如果没有可以继续划分的特征，就创建一个叶节点，叶节点的名称为当前子集中的第一个标签值（sub_df[self.label].iloc[0]）。此时，这个叶节点表示最终的分类结果（即数据集已经被分得很纯了）。
然后将该叶节点与父节点连接，并结束当前递归。

7. 为最佳划分特征创建节点并连接到父节点

node = self.TreeNode(best_feature)
parent_node.connect(parent_label, node)

创建新的节点：根据最佳划分特征 best_feature 创建一个新的决策树节点。
连接节点：将新创建的节点连接到父节点，连接标签为 parent_label（即父节点的分支）。

8. 更新特征列，排除已经使用的特征

new_columns = [col for col in columns if col != best_feature]

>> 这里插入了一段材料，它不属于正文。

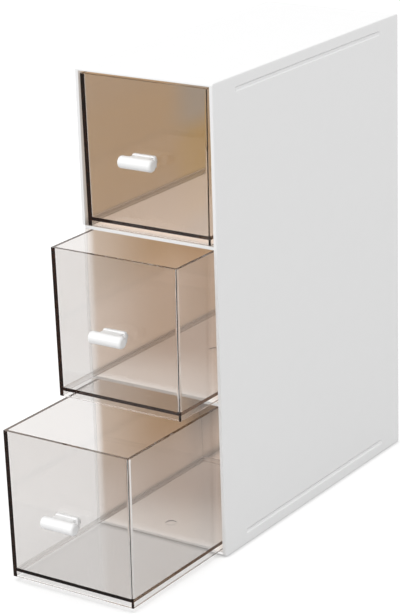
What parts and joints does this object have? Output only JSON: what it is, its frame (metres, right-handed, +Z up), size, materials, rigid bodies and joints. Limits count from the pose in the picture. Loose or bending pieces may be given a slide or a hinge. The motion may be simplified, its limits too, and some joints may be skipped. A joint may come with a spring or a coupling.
{
  "type": "coffee pod drawer organizer",
  "caption": "Tall narrow white countertop casing with a stack of clear plastic drawers for coffee pods, each with a white bar handle, standing partly open in steps.",
  "frame": {"origin": "middle of the casing's footprint, on the surface that it stands on", "axes": "+Z up, the drawers open towards -Y, +X to the right as seen from the front"},
  "size_m": [0.1152, 0.376, 0.348],
  "materials": {
    "white_plastic": "white moulded plastic, satin gloss",
    "clear_plastic": "clear moulded polystyrene, polished"
  },
  "bodies": {
    "casing": {"left_side_panel": "white_plastic", "right_side_panel": "white_plastic", "top_panel": "white_plastic", "base_panel": "white_plastic", "rear_panel": "white_plastic", "lower_shelf": "white_plastic", "upper_shelf": "white_plastic"},
    "bottom_drawer": {"bottom_drawer_tray": "clear_plastic", "bottom_drawer_handle": "white_plastic"},
    "middle_drawer": {"middle_drawer_tray": "clear_plastic", "middle_drawer_handle": "white_plastic"},
    "top_drawer": {"top_drawer_tray": "clear_plastic", "top_drawer_handle": "white_plastic"}
  },
  "joints": [
    {"name": "bottom_drawer_slide", "type": "slide", "parent": "casing", "child": "bottom_drawer", "axis": [0, -1, 0], "range_m": [-0.107, 0.073]},
    {"name": "middle_drawer_slide", "type": "slide", "parent": "casing", "child": "middle_drawer", "axis": [0, -1, 0], "range_m": [-0.043, 0.137]},
    {"name": "top_drawer_slide", "type": "slide", "parent": "casing", "child": "top_drawer", "axis": [0, -1, 0], "range_m": [0, 0.18]}
  ]
}
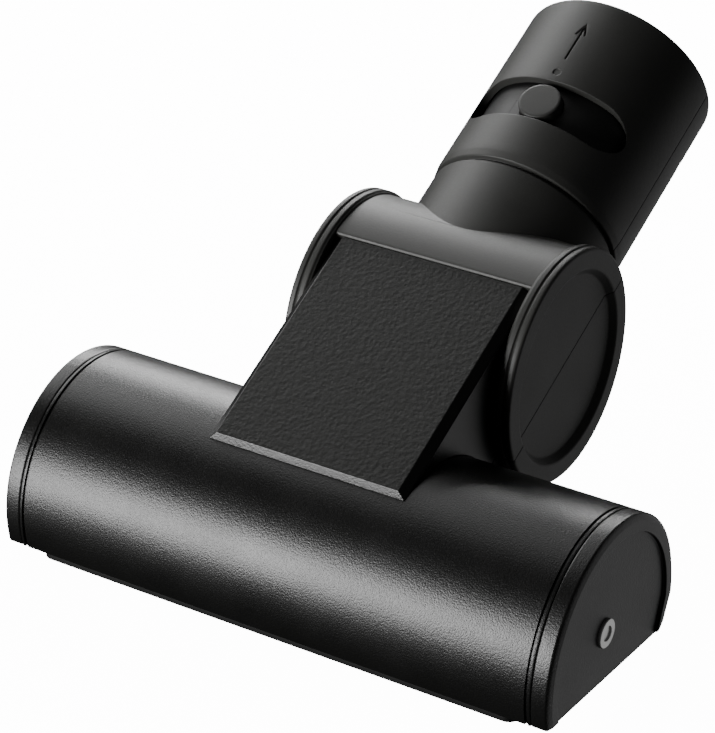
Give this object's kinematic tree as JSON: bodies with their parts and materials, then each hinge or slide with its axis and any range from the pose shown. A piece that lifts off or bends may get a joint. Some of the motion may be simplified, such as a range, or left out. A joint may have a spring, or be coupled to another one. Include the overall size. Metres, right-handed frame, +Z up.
{
  "type": "mini turbo brush vacuum nozzle",
  "caption": "Mini turbo brush nozzle for a vacuum wand: D-section head with bristle roller, belt-driven air turbine, tilting neck and swivelling wand socket.",
  "frame": {"origin": "centre of the bounding box's bottom, on the plane of the soleplate's underside", "axes": "+X along the head, to the right seen from the front; +Y from the head back to the neck; +Z up"},
  "size_m": [0.156, 0.1834, 0.119],
  "materials": {
    "shell_plastic": "satin, fine grain",
    "panel_plastic": "matte, leather grain",
    "inner_plastic": "satin",
    "sole_plastic": "satin",
    "steel": "satin",
    "brass": "satin",
    "rubber": "matte",
    "bristles": "matte nylon bristle"
  },
  "bodies": {
    "head": {"head_shell": "shell_plastic", "end_cap_left": "shell_plastic", "end_cap_right": "shell_plastic", "soleplate": "sole_plastic", "sole_screw_1": "steel", "sole_screw_2": "steel", "sole_screw_3": "steel", "sole_screw_4": "steel", "roller_axle": "steel", "axle_screw_left": "steel", "axle_screw_right": "steel", "duct_upper": "shell_plastic", "duct_lower": "shell_plastic", "top_panel": "panel_plastic", "shaft_bearing_left": "brass", "shaft_bearing_right": "brass", "drive_belt": "rubber"},
    "roller": {"roller_core": "inner_plastic", "roller_bush_left": "brass", "roller_bush_right": "brass", "roller_pulley": "inner_plastic", "bristle_row_1": "bristles", "bristle_row_2": "bristles", "bristle_row_3": "bristles", "bristle_row_4": "bristles"},
    "turbine": {"turbine_wheel": "inner_plastic", "turbine_shaft": "steel", "turbine_pinion": "brass"},
    "neck": {"neck_upper_shell": "shell_plastic", "neck_lower_shell": "shell_plastic", "neck_screw_1": "steel", "neck_screw_2": "steel", "neck_screw_3": "steel", "neck_screw_4": "steel"},
    "sleeve": {"swivel_sleeve": "inner_plastic", "sleeve_seal": "rubber", "latch_spring": "steel"},
    "latch": {"latch_button": "shell_plastic"}
  },
  "joints": [
    {"name": "neck_tilt", "type": "hinge", "parent": "head", "child": "neck", "pos_m": [0, -0.00376, 0.0484], "axis": [1, 0, 0], "range_deg": [-35, 0]},
    {"name": "sleeve_swivel", "type": "hinge", "parent": "neck", "child": "sleeve", "pos_m": [0, 0.0482, 0.0784], "axis": [0, 0.866, 0.5], "range_deg": [-40, 40]},
    {"name": "latch_press", "type": "slide", "parent": "sleeve", "child": "latch", "axis": [0, 0.5, -0.866], "range_m": [0, 0.001], "stiffness_N_per_m": 1500, "springref_m": -0.0008, "deforming": ["latch_spring"]},
    {"name": "roller_spin", "type": "hinge", "parent": "head", "child": "roller", "pos_m": [0, -0.06366, 0.0156], "axis": [1, 0, 0], "continuous": true},
    {"name": "turbine_spin", "type": "hinge", "parent": "head", "child": "turbine", "pos_m": [0, -0.00376, 0.0484], "axis": [1, 0, 0], "continuous": true}
  ],
  "couplings": [
    {"joint": "turbine_spin", "follows": "roller_spin", "ratio": 2.1429}
  ]
}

将已经使用的特征从特征列中排除。new_columns 是剩下的未被使用的特征列。

9. 递归处理每个子集

for splited_value, splited_data in max_splited.items():
    self.construct(node, splited_value, splited_data, new_columns)

对于 max_splited 中的每一个子集（即最佳特征划分后的子集），调用 construct 方法递归处理：
- node：当前创建的节点作为父节点。
- splited_value：划分特征的取值（即这个分支的标签）。
- splited_data：子集数据。
- new_columns：剩余的特征列。